Every line in the listing below from the one with "const footrest = new THREE.Group();" through the one with "cad_parts[node].hide_render = cad_parts[node].hide_viewport" is to be reproduced exactly, both ends included; leave out the rest.

Provided material
------------------------
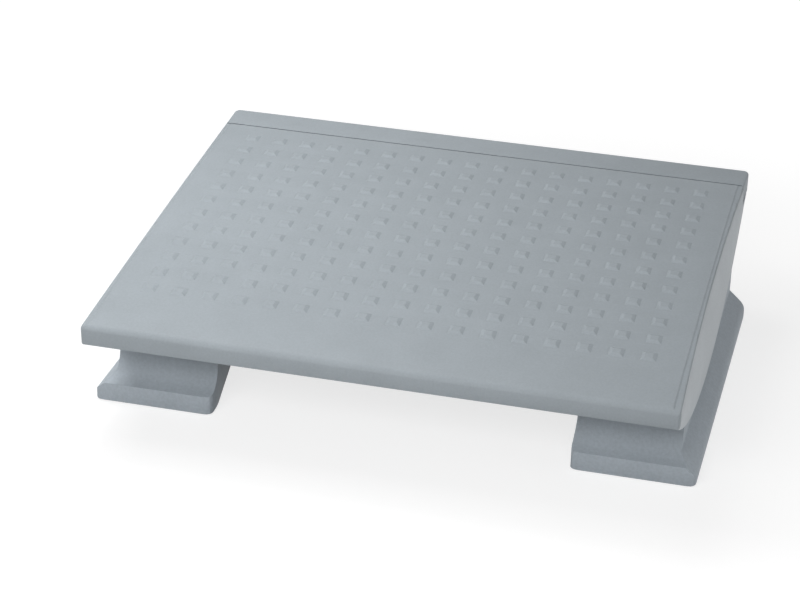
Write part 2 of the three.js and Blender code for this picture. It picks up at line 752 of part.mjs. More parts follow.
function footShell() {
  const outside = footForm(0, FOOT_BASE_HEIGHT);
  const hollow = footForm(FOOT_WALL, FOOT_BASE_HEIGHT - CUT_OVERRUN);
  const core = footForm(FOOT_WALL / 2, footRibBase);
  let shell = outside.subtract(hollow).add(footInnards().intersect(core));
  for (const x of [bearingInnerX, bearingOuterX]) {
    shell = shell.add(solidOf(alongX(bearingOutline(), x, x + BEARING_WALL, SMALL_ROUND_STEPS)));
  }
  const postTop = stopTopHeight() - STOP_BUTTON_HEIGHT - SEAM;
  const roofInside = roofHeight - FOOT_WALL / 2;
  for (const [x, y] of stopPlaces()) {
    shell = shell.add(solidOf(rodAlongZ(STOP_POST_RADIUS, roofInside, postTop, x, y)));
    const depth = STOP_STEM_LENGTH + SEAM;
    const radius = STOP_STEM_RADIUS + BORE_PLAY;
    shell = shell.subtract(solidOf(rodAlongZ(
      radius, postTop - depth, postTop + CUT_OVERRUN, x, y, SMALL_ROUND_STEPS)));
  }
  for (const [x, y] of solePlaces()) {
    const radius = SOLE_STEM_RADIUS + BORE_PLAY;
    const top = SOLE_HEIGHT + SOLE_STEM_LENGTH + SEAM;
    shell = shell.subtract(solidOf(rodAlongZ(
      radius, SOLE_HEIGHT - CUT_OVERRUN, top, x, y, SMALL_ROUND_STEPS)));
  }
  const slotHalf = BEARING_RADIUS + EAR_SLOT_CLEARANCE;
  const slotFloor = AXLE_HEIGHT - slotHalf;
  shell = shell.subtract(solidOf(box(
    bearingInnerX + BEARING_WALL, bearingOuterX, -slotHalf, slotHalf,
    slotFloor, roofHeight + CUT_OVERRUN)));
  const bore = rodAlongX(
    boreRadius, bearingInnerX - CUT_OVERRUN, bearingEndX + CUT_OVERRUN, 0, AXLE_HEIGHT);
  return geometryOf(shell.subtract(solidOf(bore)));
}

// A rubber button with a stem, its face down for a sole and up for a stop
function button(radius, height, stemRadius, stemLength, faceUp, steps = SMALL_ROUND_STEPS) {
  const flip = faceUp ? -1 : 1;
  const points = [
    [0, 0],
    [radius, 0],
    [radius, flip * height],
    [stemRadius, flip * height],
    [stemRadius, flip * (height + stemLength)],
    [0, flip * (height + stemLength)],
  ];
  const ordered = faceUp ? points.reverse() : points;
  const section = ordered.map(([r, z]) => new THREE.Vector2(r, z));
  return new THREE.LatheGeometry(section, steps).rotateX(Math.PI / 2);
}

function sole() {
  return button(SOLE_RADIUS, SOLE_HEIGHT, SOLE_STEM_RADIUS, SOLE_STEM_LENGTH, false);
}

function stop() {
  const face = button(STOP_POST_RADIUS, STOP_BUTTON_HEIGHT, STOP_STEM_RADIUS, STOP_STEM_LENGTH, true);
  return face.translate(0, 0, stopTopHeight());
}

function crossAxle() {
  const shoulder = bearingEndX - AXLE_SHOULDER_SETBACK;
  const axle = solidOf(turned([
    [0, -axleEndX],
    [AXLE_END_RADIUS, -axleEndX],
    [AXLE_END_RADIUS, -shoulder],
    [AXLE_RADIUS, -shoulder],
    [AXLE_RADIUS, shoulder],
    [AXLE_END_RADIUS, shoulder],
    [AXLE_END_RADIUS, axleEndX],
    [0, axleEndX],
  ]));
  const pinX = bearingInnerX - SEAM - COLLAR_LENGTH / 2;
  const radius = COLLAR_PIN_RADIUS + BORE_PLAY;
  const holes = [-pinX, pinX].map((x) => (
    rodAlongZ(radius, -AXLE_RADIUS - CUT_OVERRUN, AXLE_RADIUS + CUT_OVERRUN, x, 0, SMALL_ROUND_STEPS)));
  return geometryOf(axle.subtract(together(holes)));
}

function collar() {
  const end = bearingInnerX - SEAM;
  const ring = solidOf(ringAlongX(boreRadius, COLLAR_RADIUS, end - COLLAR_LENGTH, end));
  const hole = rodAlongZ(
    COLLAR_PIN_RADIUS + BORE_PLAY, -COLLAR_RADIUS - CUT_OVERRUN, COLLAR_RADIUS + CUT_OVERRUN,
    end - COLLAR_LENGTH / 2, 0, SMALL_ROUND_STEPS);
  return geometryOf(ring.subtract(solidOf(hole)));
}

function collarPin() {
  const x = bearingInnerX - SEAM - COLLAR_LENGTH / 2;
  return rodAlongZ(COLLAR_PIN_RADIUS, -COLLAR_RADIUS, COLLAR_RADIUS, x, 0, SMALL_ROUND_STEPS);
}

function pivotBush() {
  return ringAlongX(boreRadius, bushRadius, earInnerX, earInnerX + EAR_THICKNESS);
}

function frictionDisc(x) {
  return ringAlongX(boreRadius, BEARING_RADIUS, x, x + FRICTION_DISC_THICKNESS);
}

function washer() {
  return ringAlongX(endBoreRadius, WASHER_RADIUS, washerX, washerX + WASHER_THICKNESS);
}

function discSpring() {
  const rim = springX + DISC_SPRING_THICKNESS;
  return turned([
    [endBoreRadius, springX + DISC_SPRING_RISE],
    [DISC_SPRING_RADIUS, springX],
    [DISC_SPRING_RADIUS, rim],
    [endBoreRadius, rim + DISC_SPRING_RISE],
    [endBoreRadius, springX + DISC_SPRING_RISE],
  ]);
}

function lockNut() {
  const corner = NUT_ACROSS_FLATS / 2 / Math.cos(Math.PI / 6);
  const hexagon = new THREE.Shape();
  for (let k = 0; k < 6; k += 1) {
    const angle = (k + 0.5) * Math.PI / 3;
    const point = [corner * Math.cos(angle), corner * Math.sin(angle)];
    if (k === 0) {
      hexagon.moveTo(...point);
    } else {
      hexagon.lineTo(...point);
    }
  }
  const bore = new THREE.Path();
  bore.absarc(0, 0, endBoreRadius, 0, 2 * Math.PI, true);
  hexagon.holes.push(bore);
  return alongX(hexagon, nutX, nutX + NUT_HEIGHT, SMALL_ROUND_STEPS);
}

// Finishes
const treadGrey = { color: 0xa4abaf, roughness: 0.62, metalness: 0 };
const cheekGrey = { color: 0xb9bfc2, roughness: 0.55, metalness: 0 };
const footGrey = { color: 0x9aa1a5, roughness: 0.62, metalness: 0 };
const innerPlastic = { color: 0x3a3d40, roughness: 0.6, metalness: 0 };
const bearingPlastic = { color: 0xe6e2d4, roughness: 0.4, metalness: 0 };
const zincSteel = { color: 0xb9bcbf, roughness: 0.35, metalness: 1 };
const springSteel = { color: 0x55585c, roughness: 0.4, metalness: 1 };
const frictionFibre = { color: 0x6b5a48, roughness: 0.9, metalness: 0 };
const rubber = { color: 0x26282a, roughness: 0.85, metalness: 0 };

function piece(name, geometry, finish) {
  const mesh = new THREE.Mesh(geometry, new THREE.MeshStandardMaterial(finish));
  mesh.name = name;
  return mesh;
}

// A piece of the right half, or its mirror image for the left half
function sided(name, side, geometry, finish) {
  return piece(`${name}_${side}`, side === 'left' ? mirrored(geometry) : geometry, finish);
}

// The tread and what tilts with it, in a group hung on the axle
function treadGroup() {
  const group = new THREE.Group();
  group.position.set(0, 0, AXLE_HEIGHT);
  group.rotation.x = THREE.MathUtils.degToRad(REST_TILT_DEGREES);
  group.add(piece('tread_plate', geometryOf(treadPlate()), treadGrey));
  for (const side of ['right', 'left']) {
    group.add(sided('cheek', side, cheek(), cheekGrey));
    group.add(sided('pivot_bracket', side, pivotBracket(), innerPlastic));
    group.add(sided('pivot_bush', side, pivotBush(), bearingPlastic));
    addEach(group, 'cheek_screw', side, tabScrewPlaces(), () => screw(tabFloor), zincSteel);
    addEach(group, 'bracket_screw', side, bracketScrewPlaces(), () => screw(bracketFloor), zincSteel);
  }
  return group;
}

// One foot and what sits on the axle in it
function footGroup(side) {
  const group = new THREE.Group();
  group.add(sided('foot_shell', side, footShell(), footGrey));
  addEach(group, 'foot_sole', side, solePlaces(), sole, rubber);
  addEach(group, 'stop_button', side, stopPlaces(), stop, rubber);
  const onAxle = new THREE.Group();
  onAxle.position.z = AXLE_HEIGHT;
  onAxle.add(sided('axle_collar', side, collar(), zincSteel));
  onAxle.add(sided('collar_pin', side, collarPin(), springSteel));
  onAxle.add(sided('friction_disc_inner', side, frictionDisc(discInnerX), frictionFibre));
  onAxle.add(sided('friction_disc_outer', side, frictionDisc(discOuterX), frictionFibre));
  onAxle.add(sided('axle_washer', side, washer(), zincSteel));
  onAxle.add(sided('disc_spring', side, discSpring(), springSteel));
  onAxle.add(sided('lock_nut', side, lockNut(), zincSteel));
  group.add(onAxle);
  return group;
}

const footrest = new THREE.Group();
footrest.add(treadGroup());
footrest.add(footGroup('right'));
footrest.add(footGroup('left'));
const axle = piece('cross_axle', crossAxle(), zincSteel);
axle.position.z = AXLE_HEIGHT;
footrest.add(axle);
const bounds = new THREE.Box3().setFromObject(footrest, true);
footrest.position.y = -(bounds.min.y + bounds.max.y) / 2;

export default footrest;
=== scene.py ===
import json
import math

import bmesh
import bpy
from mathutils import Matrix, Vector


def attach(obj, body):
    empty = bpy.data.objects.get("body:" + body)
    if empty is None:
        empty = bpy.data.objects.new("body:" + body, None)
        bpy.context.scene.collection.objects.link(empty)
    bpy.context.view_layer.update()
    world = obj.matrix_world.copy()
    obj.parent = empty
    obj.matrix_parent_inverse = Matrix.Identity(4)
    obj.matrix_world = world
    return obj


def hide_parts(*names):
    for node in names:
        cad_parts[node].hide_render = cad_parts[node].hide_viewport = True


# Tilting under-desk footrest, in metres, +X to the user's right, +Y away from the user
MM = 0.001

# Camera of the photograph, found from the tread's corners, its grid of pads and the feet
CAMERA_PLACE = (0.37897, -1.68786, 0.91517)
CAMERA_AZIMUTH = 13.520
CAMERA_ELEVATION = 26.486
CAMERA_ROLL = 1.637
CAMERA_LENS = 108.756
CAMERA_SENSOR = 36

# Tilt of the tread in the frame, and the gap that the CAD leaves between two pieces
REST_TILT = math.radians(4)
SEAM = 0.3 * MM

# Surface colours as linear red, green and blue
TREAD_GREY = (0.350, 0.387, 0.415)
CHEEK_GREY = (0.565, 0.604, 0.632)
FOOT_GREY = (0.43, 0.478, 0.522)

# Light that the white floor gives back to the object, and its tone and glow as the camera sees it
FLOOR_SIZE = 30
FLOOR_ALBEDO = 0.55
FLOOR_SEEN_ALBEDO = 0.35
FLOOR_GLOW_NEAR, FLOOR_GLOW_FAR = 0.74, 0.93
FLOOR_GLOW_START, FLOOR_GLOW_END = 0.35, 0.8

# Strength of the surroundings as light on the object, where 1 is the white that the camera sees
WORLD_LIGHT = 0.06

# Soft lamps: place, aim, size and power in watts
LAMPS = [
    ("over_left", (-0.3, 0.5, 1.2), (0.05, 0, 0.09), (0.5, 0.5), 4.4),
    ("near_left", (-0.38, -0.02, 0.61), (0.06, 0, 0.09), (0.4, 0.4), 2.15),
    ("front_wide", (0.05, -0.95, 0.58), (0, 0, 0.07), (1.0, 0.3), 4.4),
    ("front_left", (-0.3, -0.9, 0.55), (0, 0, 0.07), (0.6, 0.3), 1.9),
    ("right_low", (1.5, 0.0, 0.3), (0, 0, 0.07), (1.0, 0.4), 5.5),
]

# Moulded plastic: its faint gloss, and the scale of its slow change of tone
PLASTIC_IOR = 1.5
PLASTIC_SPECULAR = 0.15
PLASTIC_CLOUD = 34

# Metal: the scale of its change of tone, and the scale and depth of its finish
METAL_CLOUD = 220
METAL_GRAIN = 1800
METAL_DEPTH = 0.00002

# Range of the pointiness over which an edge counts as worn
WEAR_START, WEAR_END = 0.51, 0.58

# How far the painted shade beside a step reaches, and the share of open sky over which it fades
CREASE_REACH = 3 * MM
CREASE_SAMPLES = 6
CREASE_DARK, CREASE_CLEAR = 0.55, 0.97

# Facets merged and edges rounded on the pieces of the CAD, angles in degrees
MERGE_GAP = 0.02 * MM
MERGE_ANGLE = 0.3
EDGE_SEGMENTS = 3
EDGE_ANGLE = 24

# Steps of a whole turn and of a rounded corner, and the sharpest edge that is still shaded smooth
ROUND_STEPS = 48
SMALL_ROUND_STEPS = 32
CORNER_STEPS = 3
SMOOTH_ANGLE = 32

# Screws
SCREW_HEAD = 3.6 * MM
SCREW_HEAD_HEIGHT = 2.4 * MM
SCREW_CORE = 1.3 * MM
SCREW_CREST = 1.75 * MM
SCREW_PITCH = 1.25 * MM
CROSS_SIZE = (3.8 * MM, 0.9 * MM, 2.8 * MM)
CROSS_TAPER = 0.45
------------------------
The result
const footrest = new THREE.Group();
footrest.add(treadGroup());
footrest.add(footGroup('right'));
footrest.add(footGroup('left'));
const axle = piece('cross_axle', crossAxle(), zincSteel);
axle.position.z = AXLE_HEIGHT;
footrest.add(axle);
const bounds = new THREE.Box3().setFromObject(footrest, true);
footrest.position.y = -(bounds.min.y + bounds.max.y) / 2;

export default footrest;
=== scene.py ===
import json
import math

import bmesh
import bpy
from mathutils import Matrix, Vector


def attach(obj, body):
    empty = bpy.data.objects.get("body:" + body)
    if empty is None:
        empty = bpy.data.objects.new("body:" + body, None)
        bpy.context.scene.collection.objects.link(empty)
    bpy.context.view_layer.update()
    world = obj.matrix_world.copy()
    obj.parent = empty
    obj.matrix_parent_inverse = Matrix.Identity(4)
    obj.matrix_world = world
    return obj


def hide_parts(*names):
    for node in names:
        cad_parts[node].hide_render = cad_parts[node].hide_viewport = True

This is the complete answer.